Extract the lines that hold the string "finishes".

▶ [COLLECTED MATERIAL]:
^^^^

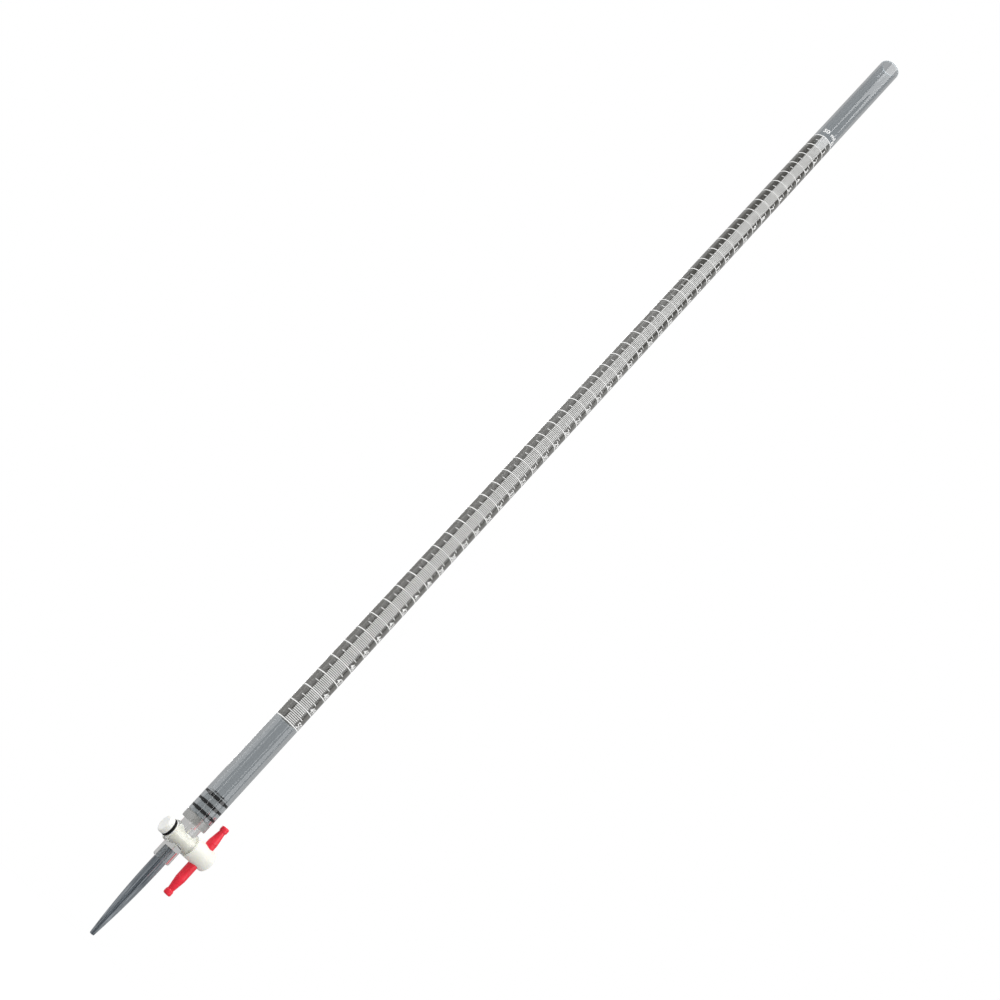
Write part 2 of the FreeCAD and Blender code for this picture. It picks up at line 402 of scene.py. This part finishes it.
def red_plastic_material():
    """Semi-gloss red moulding with a faint grain."""
    m = Nodes("red_plastic")
    m.set(IOR=1.5, Subsurface_Weight=0.1, Subsurface_Scale=1.0 * MM)
    m.set(Subsurface_Radius=(1.0, 0.2, 0.1))
    cloud = m.noise(220, 4.0)
    colour = m.ramp(cloud, [(0.3, (0.80, 0.010, 0.030)), (0.7, (0.97, 0.022, 0.055))])
    m.link(colour, m.shader.inputs["Base Color"])
    m.link(m.between(m.noise(500, 3.0), 0.25, 0.42), m.shader.inputs["Roughness"])
    m.bump(m.noise(1400, 3.0), 0.15, 0.04 * MM)
    return m.material


def rubber_material():
    """Black O-ring rubber with a dusty bloom."""
    m = Nodes("black_rubber")
    m.set(IOR=1.5, Specular_IOR_Level=0.12)
    bloom = m.noise(900, 4.0)
    colour = m.ramp(bloom, [(0.35, (0.003, 0.003, 0.004)), (0.75, (0.012, 0.012, 0.013))])
    m.link(colour, m.shader.inputs["Base Color"])
    m.link(m.between(bloom, 0.45, 0.7), m.shader.inputs["Roughness"])
    m.bump(m.noise(2500, 3.0), 0.2, 0.03 * MM)
    return m.material


def ink_material():
    """White screen-printed ink with slightly uneven cover."""
    m = Nodes("scale_ink")
    cover = m.noise(2500, 3.0)
    colour = m.ramp(cover, [(0.3, (0.92, 0.92, 0.91)), (0.6, (1.0, 1.0, 0.99))])
    m.link(colour, m.shader.inputs["Base Color"])
    m.link(m.between(cover, 0.5, 0.7), m.shader.inputs["Roughness"])
    m.bump(cover, 0.2, 0.01 * MM)
    return m.material


# Measuring tube and its printed scale


def measuring_tube(material):
    """The thick wall, its rounded mouth and the counterbore for the spigot."""
    foot, mouth = tube_low.z, tube_high.z
    corner = mouth - RIM_ROUND
    shoulder = foot + SEAT_DEPTH
    outline = [(SEAT_R + FOOT_CHAMFER, foot), (TUBE_R - FOOT_CHAMFER, foot), (TUBE_R, foot + FOOT_CHAMFER)]
    outline += arc(TUBE_R - RIM_ROUND, corner, RIM_ROUND, 0, 90, 10)
    outline += arc(BORE_R + RIM_ROUND, corner, RIM_ROUND, 90, 180, 10)
    outline += [(BORE_R, shoulder), (SEAT_R, shoulder), (SEAT_R, foot + FOOT_CHAMFER)]
    bm = bmesh.new()
    lathe(bm, outline, 192)
    piece = mesh_object("measuring_tube", bm, material)
    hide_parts("graduated_tube")
    return piece


def spigot_seal(name, node, material):
    """An O-ring squeezed flat between its groove and the seat wall."""
    low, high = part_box(node)
    middle = (low.z + high.z) / 2
    outer = SEAT_R + SEAL_PRESS
    corner = SEAL_HALF - SEAL_FACE_HALF
    outline = arc(outer - corner, middle + SEAL_FACE_HALF, corner, 0, 90, 8)
    outline += arc(SEAL_INNER_R + corner, middle + SEAL_FACE_HALF, corner, 90, 180, 8)
    outline += arc(SEAL_INNER_R + corner, middle - SEAL_FACE_HALF, corner, 180, 270, 8)
    outline += arc(outer - corner, middle - SEAL_FACE_HALF, corner, 270, 360, 8)
    bm = bmesh.new()
    lathe(bm, outline, 128)
    piece = mesh_object(name, bm, material)
    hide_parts(node)
    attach(piece, "spigot_seals")


def hole_pin(x, radius):
    """A cutter that stands upright across the plug."""
    reach = HEAD_R + CUTTER_MARGIN
    outline = [(0, PLUG_Z - reach), (radius, PLUG_Z - reach)]
    outline += [(radius, PLUG_Z + reach), (0, PLUG_Z + reach)]
    bm = bmesh.new()
    lathe(bm, outline, 64)
    bmesh.ops.translate(bm, verts=bm.verts, vec=(x, 0, 0))
    return mesh_object("hole_pin", bm, None)


def tap_plug(material):
    """Key, stem and round head turned in one, with the flow bore and the handle's hole."""
    small_r = KEY_MID_R + KEY_TAPER * KEY_SMALL_END_X + KEY_PRESS
    large_r = KEY_MID_R + KEY_TAPER * KEY_LARGE_END_X + KEY_PRESS
    stem_end, head_end = plug_low.x, plug_high.x
    inner_round, outer_round = HEAD_INNER_ROUND, HEAD_OUTER_ROUND
    outline = [(0, stem_end), (STEM_R - STEM_CHAMFER, stem_end), (STEM_R, stem_end + STEM_CHAMFER)]
    outline += [(STEM_R, KEY_SMALL_END_X), (small_r - KEY_CHAMFER, KEY_SMALL_END_X)]
    outline += [(small_r, KEY_SMALL_END_X + KEY_CHAMFER), (large_r, KEY_LARGE_END_X)]
    outline += [(large_r, HEAD_START_X)]
    outline += arc(HEAD_R - inner_round, HEAD_START_X + inner_round, inner_round, 270, 360, 5)
    outline += arc(HEAD_R - outer_round, head_end - outer_round, outer_round, 0, 90, 10)
    outline += [(0, head_end)]
    bm = bmesh.new()
    lathe(bm, outline, 160)
    turn = Matrix.Translation((0, 0, PLUG_Z)) @ Matrix.Rotation(math.radians(90), 4, "Y")
    bmesh.ops.transform(bm, matrix=turn, verts=bm.verts)
    piece = mesh_object("tap_plug", bm, material)
    cut_away(piece, hole_pin(HANDLE_X, BAR_HOLE_R))
    cut_away(piece, hole_pin(0.0, FLOW_R))
    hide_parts("stopcock_plug")
    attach(piece, "plug")


def ink_band(bm, start, end, low, high):
    """A closed sliver of ink that wraps the tube from one azimuth to another."""
    whole = end - start > 2 * math.pi - 1e-6
    steps = max(4, round((end - start) / BAND_STEP))
    inner, outer = TUBE_R - INK_DEPTH, TUBE_R + INK_PROUD
    sections = []
    for i in range(steps if whole else steps + 1):
        v = start + (end - start) * i / steps
        corners = ((inner, low), (outer, low), (outer, high), (inner, high))
        sections.append([bm.verts.new(on_tube(v, r, z)) for r, z in corners])
    for i in range(steps):
        here, there = sections[i], sections[(i + 1) % len(sections)]
        for j in range(4):
            k = (j + 1) % 4
            bm.faces.new((here[j], there[j], there[k], here[k]))
    if not whole:
        bm.faces.new(sections[0])
        bm.faces.new(sections[-1])


def mark_z(ml):
    """Height of a mark: readings fall from 0 near the mouth to the capacity at the foot."""
    return ZERO_MARK_Z + (FULL_MARK_Z - ZERO_MARK_Z) * ml / CAPACITY


def scale_marks(name, readings, half_span, height, material):
    """One piece that holds a band of ink for each reading."""
    bm = bmesh.new()
    for ml in readings:
        z = mark_z(ml)
        ink_band(bm, SCALE_CENTRE - half_span, SCALE_CENTRE + half_span, z - height / 2, z + height / 2)
    return mesh_object(name, bm, material)


def flat_glyph(text):
    """A closed flat solid of one character, as bmesh, scaled to the numeral height."""
    curve = bpy.data.curves.new("glyph", "FONT")
    curve.body = text
    curve.extrude = 0.5
    curve.offset = STROKE_BOLD
    curve.resolution_u = 6
    holder = bpy.data.objects.new("glyph", curve)
    bpy.context.scene.collection.objects.link(holder)
    graph = bpy.context.evaluated_depsgraph_get()
    mesh = bpy.data.meshes.new_from_object(holder.evaluated_get(graph))
    bpy.data.objects.remove(holder)
    bm = bmesh.new()
    bm.from_mesh(mesh)
    bpy.data.meshes.remove(mesh)
    bmesh.ops.remove_doubles(bm, verts=bm.verts, dist=1e-5)
    return bm


def glyph_library(characters):
    """Each character's solid with unit height for digits, cut fine enough to bend."""
    tall = flat_glyph("0")
    low = min(v.co.y for v in tall.verts)
    size = max(v.co.y for v in tall.verts) - low
    tall.free()
    library = {}
    for character in characters:
        bm = flat_glyph(character)
        left = min(v.co.x for v in bm.verts)
        width = max(v.co.x for v in bm.verts) - left
        for v in bm.verts:
            v.co = Vector(((v.co.x - left) / size, (v.co.y - low) / size, v.co.z))
        for i in range(1, GLYPH_STRIPS):
            cut = Vector((width / size * i / GLYPH_STRIPS, 0, 0))
            everything = bm.verts[:] + bm.edges[:] + bm.faces[:]
            bmesh.ops.bisect_plane(bm, geom=everything, plane_co=cut, plane_no=(1, 0, 0))
        library[character] = (bm, width / size)
    return library


def wrap_text(target, library, text, start, base_z, height):
    """Prints text round the tube, growing to the right from an azimuth."""
    pitch = NUMERAL_PITCH * height / NUMERAL_HEIGHT
    for i, character in enumerate(text):
        if character == " ":
            continue
        bm, width = library[character]
        shift = pitch * i + (pitch - width * height) / 2
        made = {}
        for v in bm.verts:
            azimuth = start + (shift + v.co.x * height) / TUBE_R
            radius = TUBE_R + (INK_PROUD if v.co.z > 0 else -INK_DEPTH)
            made[v] = target.verts.new(on_tube(azimuth, radius, base_z + v.co.y * height))
        for face in bm.faces:
            target.faces.new([made[v] for v in face.verts])


def scale_numerals(material):
    """The number over each ring, and the capacity over the 0 ring."""
    library = glyph_library("0123456789ml")
    bm = bmesh.new()
    for ml in range(CAPACITY + 1):
        start = SCALE_CENTRE + NUMERAL_START
        wrap_text(bm, library, str(ml), start, mark_z(ml) + NUMERAL_LIFT, NUMERAL_HEIGHT)
    wrap_text(bm, library, "50 ml", CAPACITY_START, ZERO_MARK_Z + CAPACITY_LIFT, NUMERAL_HEIGHT)
    for glyph, _ in library.values():
        glyph.free()
    return mesh_object("scale_numerals", bm, material)


def printed_scale(material):
    """One-millilitre rings, half and tenth marks and numerals, all ink on the tube."""
    tenths = range(1, 10 * CAPACITY)
    halves = [t / 10 for t in tenths if t % 10 == 5]
    others = [t / 10 for t in tenths if t % 5]
    return [
        scale_marks("scale_rings", range(CAPACITY + 1), math.pi, RING_HEIGHT, material),
        scale_marks("scale_half_marks", halves, HALF_MARK_SPAN, MARK_HEIGHT, material),
        scale_marks("scale_tenth_marks", others, TENTH_MARK_SPAN, MARK_HEIGHT, material),
        scale_numerals(material),
    ]


# Camera, floor and light


def camera_matrix():
    """Beside the tap, looking up the tube, rolled so that the tube climbs to the upper right."""
    a = CAMERA_AZIMUTH
    place = Vector((math.sin(a), -math.cos(a), 0)) * CAMERA_DISTANCE
    place.z = CAMERA_HEIGHT
    heading = a - CAMERA_YAW
    level = Vector((-math.sin(heading), math.cos(heading), 0))
    forward = level * math.cos(CAMERA_TILT) + Vector((0, 0, math.sin(CAMERA_TILT)))
    right = forward.cross(Vector((0, 0, 1))).normalized()
    up = right.cross(forward)
    axes = Matrix((right, up, -forward)).transposed().to_4x4()
    roll = Matrix.Rotation(CAMERA_ROLL, 4, "Z")
    return Matrix.Translation(place) @ axes @ roll


def add_camera():
    data = bpy.data.cameras.new("camera")
    data.lens = CAMERA_LENS
    data.sensor_width = 36.0
    data.clip_start = 0.01
    data.clip_end = 50.0
    camera = bpy.data.objects.new("camera", data)
    camera.matrix_world = camera_matrix()
    bpy.context.scene.collection.objects.link(camera)
    bpy.context.scene.camera = camera


def white_for_camera(tree, room, backdrop, target):
    """Shows the backdrop to the camera and the room to every other ray."""
    path = tree.nodes.new("ShaderNodeLightPath")
    mix = tree.nodes.new("ShaderNodeMixShader")
    tree.links.new(path.outputs["Is Camera Ray"], mix.inputs["Fac"])
    tree.links.new(room, mix.inputs[1])
    tree.links.new(backdrop, mix.inputs[2])
    tree.links.new(mix.outputs[0], target)


def add_floor():
    """A pale floor below the tip that fades to the backdrop's white."""
    bm = bmesh.new()
    bmesh.ops.create_circle(bm, cap_ends=True, segments=96, radius=6.0)
    m = Nodes("floor")
    m.set(Base_Color=(0.9, 0.9, 0.9, 1), Roughness=0.8, Specular_IOR_Level=0.1)
    glow = m.tree.nodes.new("ShaderNodeEmission")
    distance = m.vector_math("LENGTH", m.place)
    fade = m.tree.nodes.new("ShaderNodeMapRange")
    fade.inputs["From Min"].default_value, fade.inputs["From Max"].default_value = FLOOR_FADE
    fade.interpolation_type = "SMOOTHSTEP"
    m.link(distance.outputs["Value"], fade.inputs["Value"])
    pale = m.tree.nodes.new("ShaderNodeMixShader")
    m.link(fade.outputs["Result"], pale.inputs["Fac"])
    m.link(m.shader.outputs[0], pale.inputs[1])
    m.link(glow.outputs[0], pale.inputs[2])
    room = m.tree.nodes.new("ShaderNodeEmission")
    room.inputs["Color"].default_value = (ROOM_GREY, ROOM_GREY, ROOM_GREY, 1)
    surface = m.tree.nodes["Material Output"].inputs["Surface"]
    white_for_camera(m.tree, room.outputs[0], pale.outputs[0], surface)
    floor = mesh_object("floor", bm, m.material)
    floor.location.z = cad_low.z - FLOOR_DROP


def add_world():
    """White behind the object, and a plain grey room for all but the camera."""
    world = bpy.data.worlds.new("studio")
    bpy.context.scene.world = world
    world.use_nodes = True
    tree = world.node_tree
    backdrop = tree.nodes["Background"]
    backdrop.inputs["Color"].default_value = (1, 1, 1, 1)
    room = tree.nodes.new("ShaderNodeBackground")
    room.inputs["Color"].default_value = (ROOM_GREY, ROOM_GREY, ROOM_GREY, 1)
    surface = tree.nodes["World Output"].inputs["Surface"]
    white_for_camera(tree, room.outputs[0], backdrop.outputs[0], surface)


def add_softbox(name, azimuth, elevation, distance, size, power):
    """An area light aimed at the tube's axis, not seen through clear walls."""
    data = bpy.data.lights.new(name, "AREA")
    data.shape = "RECTANGLE"
    data.size, data.size_y = size
    data.energy = power
    light = bpy.data.objects.new(name, data)
    a, e = math.radians(azimuth), math.radians(elevation)
    back = Vector((math.sin(a) * math.cos(e), -math.cos(a) * math.cos(e), math.sin(e)))
    light.location = Vector((0, 0, LAMP_AIM_Z)) + back * distance
    light.rotation_euler = back.to_track_quat("Z", "Y").to_euler()
    light.visible_transmission = False
    bpy.context.scene.collection.objects.link(light)


# The build

tube_finish = clear_tube_material()
ink = ink_material()
tube = measuring_tube(tube_finish)
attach(tube, "tube")
for mark in printed_scale(ink):
    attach(mark, "tube")

rubber = rubber_material()
for level in ("upper", "middle", "lower"):
    spigot_seal("spigot_seal_" + level, "spigot_o_ring_" + level, rubber)
tap_plug(ptfe_material("white_ptfe", 0.06, "X"))
finishes = {
    "stopcock_body": clear_moulding_material(),
    "tension_washer": ptfe_material("washer_ptfe", 0.04, "X"),
    "tension_nut": ptfe_material("white_plastic", 0.03, "X"),
    "handle_bar": red_plastic_material(),
    "drip_tip": tip_glass_material(),
    "tension_o_ring": rubber,
}
for node, finish in finishes.items():
    nodes[node].data.materials.clear()
    nodes[node].data.materials.append(finish)

bpy.context.scene.view_settings.view_transform = "Standard"
add_camera()
add_floor()
add_world()
for lamp in LAMPS:
    add_softbox(*lamp)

^^^^

▶ [RESULT OF THE EXERCISE]:
Write part 2 of the FreeCAD and Blender code for this picture. It picks up at line 402 of scene.py. This part finishes it.
finishes = {
for node, finish in finishes.items():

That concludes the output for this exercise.